久しぶりに地図を堪能した


昨年の話で恐縮ですが、日本大学文理学部学術展が開催していたので、最終日前日に慌てて行ってきました。桜上水に昼間来たのは初めて(京王線桜上水行きが最終なので)。

ジョイント展示ということで、大変なボリューム。半日程度ではぜんぜん足りなかった。
メインの「江戸・東京発達史」では明治以降の旧版地形図を中心に民間地図や空中写真も数多く展示され、気が付いたら閉館時間になっていた。最近は紙地図を使う機会も減ってしまったが、大きく張り出された迫力ある展示には参ってしまった。

たばこや東京地図

語り草の幻の地図。実物は初めて見た。いかにも昭和30年代、ベタを中心とした特色6色。いい感じ。地図は特色がいいなあ。

当時、街角に数多くあった「たばこ屋」に道を尋ねることが多く、たばこ屋に詳細な市街図を置けば有用だろうとの発想で企画されたもの。地図業界の中心的存在であった日本地図研究所が企画製作、5千分の1で23区を覆う予定だったとか。
大した資料も無い時代に、一民間企業では無理だろうと思える企画。実際、高度成長期に入った東京の激しい変化に対応できず、お蔵入りしたとのこと。無理もない。

その後市街図は、地図出版の一大ジャンルとして隆盛を極め、かの森下氏の「ぴあMAP」を経た上で、Web地図となった訳だが。

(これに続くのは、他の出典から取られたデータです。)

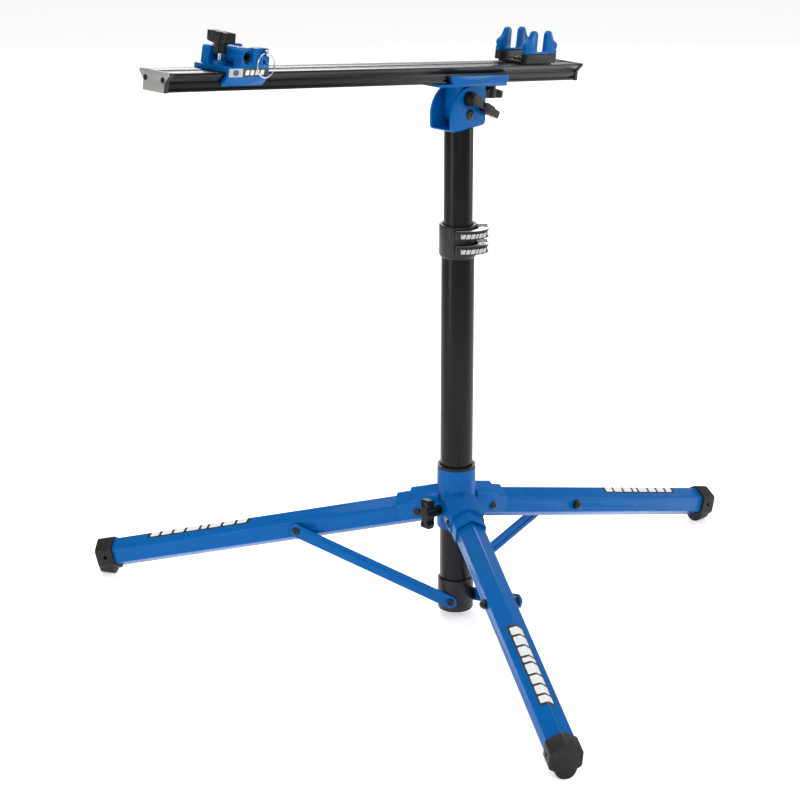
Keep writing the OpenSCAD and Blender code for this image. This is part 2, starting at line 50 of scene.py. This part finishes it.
# ------------------------------------------------------------------ materials
def mat(name, color, rough, metal=0.0, coat=0.0, coat_rough=0.1, spec=0.5,
        tone=0.12, tone_scale=9.0, grain=0.02, grain_scale=900.0, peel=0.0, peel_scale=260.0,
        rough_var=0.10, streak=None, dust=0.0, grime=0.0, relief=0.00003):
    """A procedural surface: large soft tone changes, fine grain, handling marks in the roughness and a small bump."""
    m = bpy.data.materials.new(name)
    m.use_nodes = True
    nt = m.node_tree
    nd, ln = nt.nodes, nt.links
    nd.clear()
    out = nd.new("ShaderNodeOutputMaterial")
    b = nd.new("ShaderNodeBsdfPrincipled")
    ln.new(b.outputs[0], out.inputs[0])
    b.inputs["Metallic"].default_value = metal
    b.inputs["Coat Weight"].default_value = coat
    b.inputs["Coat Roughness"].default_value = coat_rough
    b.inputs["Specular IOR Level"].default_value = spec
    tc = nd.new("ShaderNodeTexCoord")

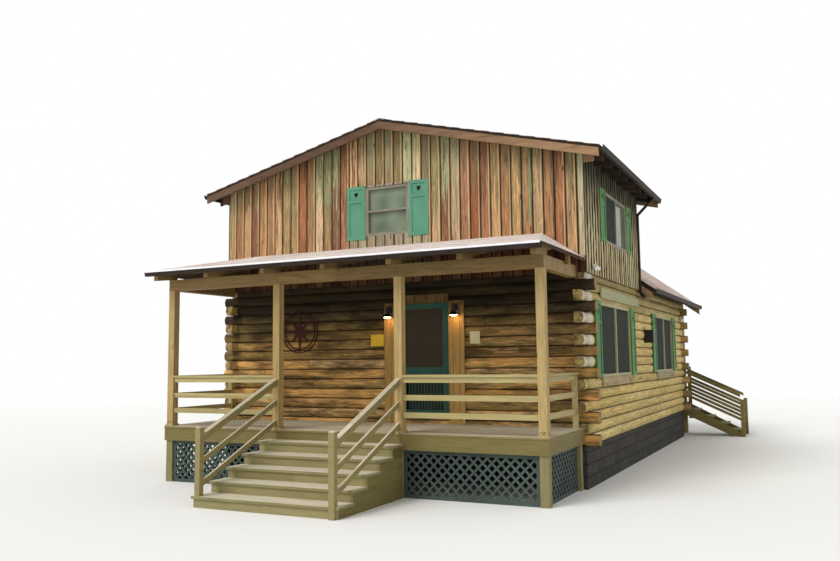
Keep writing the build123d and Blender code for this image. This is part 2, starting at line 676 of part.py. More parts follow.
rafters = []
tail_y = PORCH_EAVE_Y + RAFTER_END
beam_back = beam_front + POST
outer_rafter = DECK_HALF - RAFTER_END
for index in range(RAFTER_BAYS + 1):
    x = max(-outer_rafter, min(outer_rafter, (index - RAFTER_BAYS / 2) * RAFTER_STEP))
    rafter = along_x([(tail_y, porch_under(tail_y)), (wall_y, porch_under(wall_y)),
                      (wall_y, porch_under(wall_y) - RAFTER_DEPTH),
                      (beam_back, max(BEAM_TOP, porch_under(beam_back) - RAFTER_DEPTH)),
                      (beam_back, BEAM_TOP), (beam_front, BEAM_TOP),
                      (tail_y, porch_under(tail_y) - RAFTER_DEPTH)],
                     x - RAFTER_WIDTH / 2, x + RAFTER_WIDTH / 2)
    rafters.append(rafter & under_porch)
side_tail_y = SIDE_TAIL_SHARE * (beam_front + wall_y)
side_tail = slab(outer_rafter + RAFTER_WIDTH / 2, PORCH_EAVE_HALF - LATTICE_SIDE_BACK,
                 side_tail_y - RAFTER_WIDTH / 2, side_tail_y + RAFTER_WIDTH / 2,
                 BEAM_TOP - TAIL_WIDTH, PORCH_WALL_Z) & under_porch
rafters += [side_tail, mirror_x(side_tail)]
save("porch_rafters", rafters)

beam = slab(post_x[0], post_x[-1] + POST, beam_front, beam_back, BEAM_BOTTOM, BEAM_TOP)
for x in (post_x[0], post_x[-1]):
    beam += slab(x, x + POST, beam_front, -LOG_PASS - CORNER_GAP, BEAM_BOTTOM, BEAM_TOP)
save("porch_beams", beam)

posts = []
for x in post_x:
    post = slab(x, x + POST, beam_front, beam_back, DECK_TOP, BEAM_BOTTOM)
    post += slab(x - POST_TRIM, x + POST + POST_TRIM, beam_front - POST_TRIM, beam_back + POST_TRIM,
                 DECK_TOP, DECK_TOP + POST_TRIM_HEIGHT)
    posts.append(post)
save("porch_posts", posts)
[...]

一見すると似ても似つかない「たばこや東京地図」とWeb地図。しかし地図としての目的は、ほとんど同じということに気づく。さらに「たばこや東京地図」のアイディアを下敷きにしたと思える「ぴあMAP」は、必要な主題情報を抽出して(映画館とか博物館・美術館とか)、共通の基図にきれいにビジュアライズするというもの。
すなわち毎日使うWeb地図は、「動的なぴあMAP」だといえる。先達の思いが結実した、ある意味市街図の最終形な気がする。

高画質の謄本交付

旧版地形図は当時の現物が多く展示され、エッジが立った線に興奮した。きれいで見やすい。かつての地形図は異常に緻密に描かれていて、印刷の質が見やすさに直結する。
確かに謄本交付で簡単に入手できるし、画像データベース化によって画質も交付のスピードも向上した。しかし本物の印刷にはまるで敵わない。代表的な時代だけでもいいので、高画質の印刷物や画像で謄本交付できないだろうかと、ずっと思っている。
今のラスター画像だって画質が良いとはいえない*1。でも大元の原図はもう無いのだっけ?

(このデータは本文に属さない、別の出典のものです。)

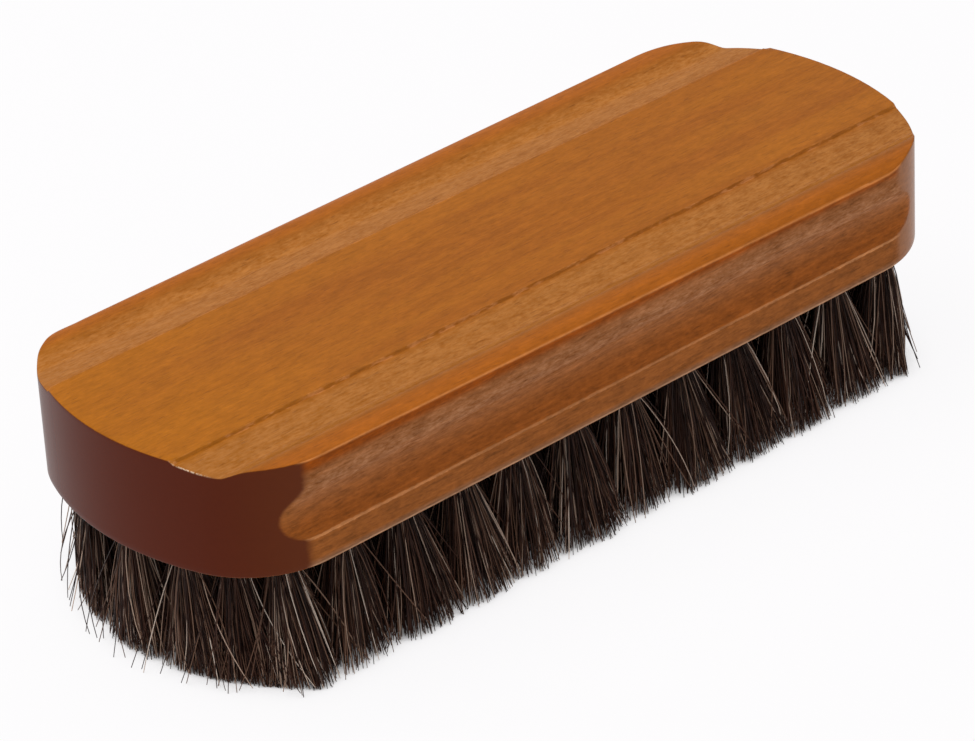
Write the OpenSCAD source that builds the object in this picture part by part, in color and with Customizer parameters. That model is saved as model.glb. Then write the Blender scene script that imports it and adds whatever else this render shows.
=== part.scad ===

とか、テーマの「江戸・東京発達史」とはぜんぜん違う気持ちを抱いたのでした。すいません。



床張り地図は単純に楽しい。今回はRFタグを埋め込んだ「時空ナビ」なるシステムが動いていた。結構人気の様子。しかしタグリーダーの「杖」の扱いが、やや面倒に感じた。この手はエアタグ的なほうが、素直に体が動く感じだ。

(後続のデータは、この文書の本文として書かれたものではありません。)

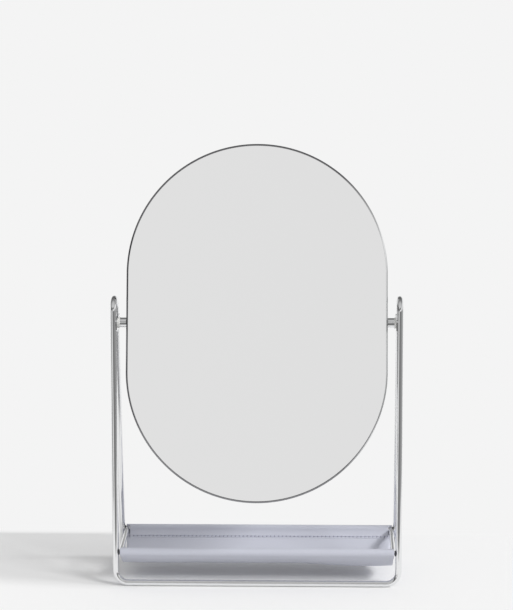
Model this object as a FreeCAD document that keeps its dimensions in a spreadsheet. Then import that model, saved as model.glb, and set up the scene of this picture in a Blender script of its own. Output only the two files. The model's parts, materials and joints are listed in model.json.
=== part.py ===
import FreeCAD, Part

import math
import os

import Sketcher

# Tilting table mirror: a pill-shaped mirror head hung between two wire hairpins,
# with a shallow leather tray slung between the hairpins above the floor bars.
# Frame: +Z up, front towards -Y, origin on the table midway between the floor bars.
# All sizes are millimetres; angles are degrees.

SIZES = {
    # Stand wires
    "wire_diameter": 4.0,
    "stand_depth": 54.8,
    "stand_height": 186.0,
    "loop_radius": 8.0,
    "foot_bend_radius": 8.0,
    "weld_depth": 0.15,
    # Pivot
    "pivot_drop": 17.5,
    "head_tilt": 17.0,
    "plate_thickness": 1.2,
    "plate_height": 7.8,
    "plate_overhang": 1.5,
    "plate_inset": 0.75,
    "plate_corner_radius": 1.5,
    "boss_diameter": 6.4,
    "boss_length": 4.1,
    "screw_diameter": 3.0,
    "screw_clearance": 0.08,
    "screw_head_diameter": 5.7,
    "screw_head_height": 1.7,
    "socket_width": 2.0,
    "socket_depth": 1.0,
    "washer_diameter": 7.0,
    "inner_washer_thickness": 0.9,
    "outer_washer_thickness": 0.5,
    "spring_diameter": 6.0,
    "spring_thickness": 0.35,
    "spring_cone": 0.3,
    "pivot_gap": 0.05,
    # Mirror head
    "mirror_width": 167.0,
    "mirror_height": 229.5,
    "band_wall": 0.8,
    "band_lip": 0.5,
    "band_lip_reach": 1.2,
    "glass_thickness": 3.0,
    "foam_thickness": 0.8,
    "foam_margin": 4.0,
    "board_thickness": 1.6,
    "cover_thickness": 0.6,
    "edge_clearance": 0.15,
    # Tray
    "tray_height": 22.2,
    "rail_diameter": 3.0,
    "side_bar_diameter": 3.0,
    "side_bar_overhang": 1.5,
    "tray_drop": 13.4,
    "skin_thickness": 1.2,
    "stiffener_thickness": 0.8,
    "lining_thickness": 1.0,
    "tray_end_gap": 1.4,
    "tray_end_pull": 1.5,
    "bar_clearance": 0.4,
    "flap_reach": 6.4,
}

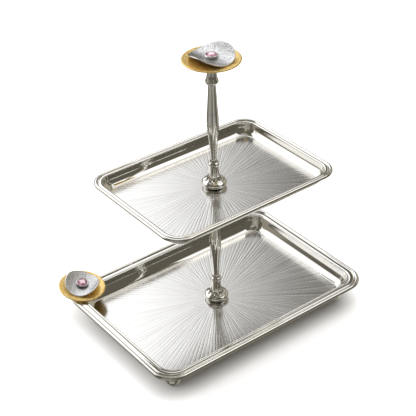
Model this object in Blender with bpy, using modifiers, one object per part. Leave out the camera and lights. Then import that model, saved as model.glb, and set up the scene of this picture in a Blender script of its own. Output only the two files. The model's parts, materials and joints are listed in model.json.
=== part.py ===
"""Two-tier cake stand: rectangular metal trays on faceted columns, with a petal finial and a petal ornament.

Metres, +Z up. The origin lies on the axis of the columns, on the table. The long sides run along X.
"""

import math

import bmesh
import bpy
from mathutils import Matrix, Vector

MM = 0.001
GAP = 0.3 * MM

# Driving dimensions
FOOT_RADIUS = 8.6 * MM
FOOT_CENTRE_HEIGHT = 7.2 * MM
SHEET = 1.2 * MM
LOWER_FLOOR = 15.0 * MM
TIER_SPACING = 160.0 * MM
UPPER_FLOOR = LOWER_FLOOR + TIER_SPACING
DISC_PLANE = UPPER_FLOOR + 159.0 * MM
THREAD_RADIUS = 2.0 * MM
CLEARANCE_HOLE = THREAD_RADIUS + 0.5 * MM
COLUMN_SIDES = 12
COLUMN_TWIST = math.radians(14.0)

# Each tray: half length, half width, corner radius, rim height, width of the flat rim, run from edge to floor
LOWER_TRAY = {
    "half_x": 150.0 * MM,
    "half_y": 105.6 * MM,
    "corner": 26.0 * MM,
    "depth": 18.0 * MM,
    "rim": 12.5 * MM,
    "floor_inset": 21.0 * MM,
}
UPPER_TRAY = {
    "half_x": 117.0 * MM,
    "half_y": 83.8 * MM,
    "corner": 23.0 * MM,
    "depth": 15.0 * MM,
    "rim": 8.0 * MM,
    "floor_inset": 15.0 * MM,
}
FOOT_X = LOWER_TRAY["half_x"] - 28.5 * MM
FOOT_Y = LOWER_TRAY["half_y"] - 29.2 * MM

# Each ornament, on its own axis from the plane of its disc's edge: sizes, then how the petal curls and leans
FINIAL = {
    "disc_radius": 32.5 * MM,
    "dish": 1.4 * MM,
    "petal_radius": 25.5 * MM,
    "petal_height": 1.2 * MM,
    "curl_radius": 36.2 * MM,
    "curl_axis": math.radians(99.0),
    "valley": -0.4 * MM,
    "lean": (0.04, 0.007),
    "gem_radius": 6.1 * MM,
}
CORNER = {
    "disc_radius": 28.0 * MM,
    "dish": 1.3 * MM,
    "petal_radius": 21.0 * MM,
    "petal_height": 2.2 * MM,
    "curl_radius": 34.2 * MM,
    "curl_axis": math.radians(31.7),
    "valley": 1.3 * MM,
    "lean": (0.01, 0.107),
    "gem_radius": 6.1 * MM,
}
CORNER_CENTRE = Vector((-128.5, 96.2, 37.7)) * MM
CORNER_LEAN = math.radians(7.6)
CORNER_LEAN_TOWARDS = Vector((0.5, -0.866, 0.0))
DISC_SHEET = 1.3 * MM
PETAL_SHEET = 0.9 * MM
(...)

床張り地図は日本近代測量最初期の傑作と云われる「5千分1東京図測量原図」を中心として、2万分の1迅速測図も使っていた。
かつて復刻した「5千分1東京図測量原図」は、抜粋で「明治前期測量中央官衙街 2000分1彩色地図」として入手可能だけど、全体の36面は入手困難のまま。
日頃お世話になっている地図センターの某氏に聞いたところ、再度復刻を検討中とのこと。画像での提供も視野に入れているらしいので、期待してます。